• PROBLEM DESCRIPTION
Wherever the string "from" appears in the listing, copy that line.

Structured object records
────────────────────

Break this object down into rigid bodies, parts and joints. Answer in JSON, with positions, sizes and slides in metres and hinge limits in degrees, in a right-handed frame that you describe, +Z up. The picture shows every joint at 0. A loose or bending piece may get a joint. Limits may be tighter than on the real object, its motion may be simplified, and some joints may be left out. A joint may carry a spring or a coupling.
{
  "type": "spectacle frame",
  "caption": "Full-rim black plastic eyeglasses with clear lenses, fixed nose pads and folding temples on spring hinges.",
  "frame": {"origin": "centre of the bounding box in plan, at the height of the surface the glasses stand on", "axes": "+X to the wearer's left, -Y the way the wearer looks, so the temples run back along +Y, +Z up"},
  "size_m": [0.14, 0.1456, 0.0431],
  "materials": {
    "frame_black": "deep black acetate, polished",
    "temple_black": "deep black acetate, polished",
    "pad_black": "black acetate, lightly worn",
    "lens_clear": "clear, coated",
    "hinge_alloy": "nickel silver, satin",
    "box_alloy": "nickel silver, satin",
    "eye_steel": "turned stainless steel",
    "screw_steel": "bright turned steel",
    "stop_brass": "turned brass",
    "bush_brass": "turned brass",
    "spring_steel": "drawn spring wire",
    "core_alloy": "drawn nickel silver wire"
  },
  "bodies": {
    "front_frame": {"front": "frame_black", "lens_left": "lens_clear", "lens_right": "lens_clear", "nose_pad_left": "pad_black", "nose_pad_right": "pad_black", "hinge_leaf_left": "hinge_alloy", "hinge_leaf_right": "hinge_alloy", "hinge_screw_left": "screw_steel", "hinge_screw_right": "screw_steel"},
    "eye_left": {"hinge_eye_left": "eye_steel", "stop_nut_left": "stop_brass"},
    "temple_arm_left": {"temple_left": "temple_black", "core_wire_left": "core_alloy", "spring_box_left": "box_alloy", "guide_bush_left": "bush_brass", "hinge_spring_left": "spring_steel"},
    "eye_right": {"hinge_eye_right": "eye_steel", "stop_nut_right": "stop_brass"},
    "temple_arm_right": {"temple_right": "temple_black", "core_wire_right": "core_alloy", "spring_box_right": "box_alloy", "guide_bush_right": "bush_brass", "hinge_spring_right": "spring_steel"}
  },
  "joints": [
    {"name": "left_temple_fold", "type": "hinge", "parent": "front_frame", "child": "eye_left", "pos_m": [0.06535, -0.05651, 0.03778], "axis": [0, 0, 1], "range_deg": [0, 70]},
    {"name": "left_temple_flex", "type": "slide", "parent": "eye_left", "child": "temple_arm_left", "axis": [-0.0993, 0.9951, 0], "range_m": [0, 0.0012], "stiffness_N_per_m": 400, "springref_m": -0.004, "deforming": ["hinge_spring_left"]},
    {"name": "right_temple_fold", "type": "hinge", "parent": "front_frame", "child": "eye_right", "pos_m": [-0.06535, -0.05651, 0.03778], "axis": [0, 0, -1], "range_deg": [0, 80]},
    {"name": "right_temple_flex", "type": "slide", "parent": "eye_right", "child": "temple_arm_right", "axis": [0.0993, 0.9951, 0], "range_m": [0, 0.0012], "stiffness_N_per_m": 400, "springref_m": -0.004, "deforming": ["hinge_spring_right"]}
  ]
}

────────────────────

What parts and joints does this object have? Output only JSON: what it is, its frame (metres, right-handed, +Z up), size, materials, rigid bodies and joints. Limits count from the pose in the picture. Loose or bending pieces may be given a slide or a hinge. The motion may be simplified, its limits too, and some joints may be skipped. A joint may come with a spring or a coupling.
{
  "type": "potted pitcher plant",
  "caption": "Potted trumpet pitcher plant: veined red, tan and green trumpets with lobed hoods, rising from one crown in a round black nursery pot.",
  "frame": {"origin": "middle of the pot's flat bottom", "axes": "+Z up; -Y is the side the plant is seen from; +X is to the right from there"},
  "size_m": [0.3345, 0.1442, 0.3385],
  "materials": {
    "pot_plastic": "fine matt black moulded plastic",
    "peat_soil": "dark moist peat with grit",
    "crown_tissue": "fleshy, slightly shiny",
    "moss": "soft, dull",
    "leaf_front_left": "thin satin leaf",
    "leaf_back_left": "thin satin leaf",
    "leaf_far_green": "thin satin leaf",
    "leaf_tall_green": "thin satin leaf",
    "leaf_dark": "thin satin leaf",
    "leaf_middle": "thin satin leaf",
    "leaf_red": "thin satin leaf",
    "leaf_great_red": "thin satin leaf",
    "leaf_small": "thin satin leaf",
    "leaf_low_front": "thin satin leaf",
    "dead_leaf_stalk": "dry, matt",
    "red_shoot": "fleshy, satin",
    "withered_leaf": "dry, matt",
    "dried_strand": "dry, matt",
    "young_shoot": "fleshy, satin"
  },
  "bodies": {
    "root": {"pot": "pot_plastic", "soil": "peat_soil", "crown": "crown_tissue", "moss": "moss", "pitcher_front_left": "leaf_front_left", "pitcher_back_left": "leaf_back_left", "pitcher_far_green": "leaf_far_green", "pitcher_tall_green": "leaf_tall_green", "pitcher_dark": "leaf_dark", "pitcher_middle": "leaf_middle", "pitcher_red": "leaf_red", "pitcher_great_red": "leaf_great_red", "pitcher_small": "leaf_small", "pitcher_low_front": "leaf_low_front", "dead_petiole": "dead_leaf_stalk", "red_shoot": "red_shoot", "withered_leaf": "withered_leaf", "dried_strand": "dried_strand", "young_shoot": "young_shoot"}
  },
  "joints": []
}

────────────────────

• COMPLETE ANSWER
What parts and joints does this object have? Output only JSON: what it is, its frame (metres, right-handed, +Z up), size, materials, rigid bodies and joints. Limits count from the pose in the picture. Loose or bending pieces may be given a slide or a hinge. The motion may be simplified, its limits too, and some joints may be skipped. A joint may come with a spring or a coupling.
  "caption": "Potted trumpet pitcher plant: veined red, tan and green trumpets with lobed hoods, rising from one crown in a round black nursery pot.",
  "frame": {"origin": "middle of the pot's flat bottom", "axes": "+Z up; -Y is the side the plant is seen from; +X is to the right from there"},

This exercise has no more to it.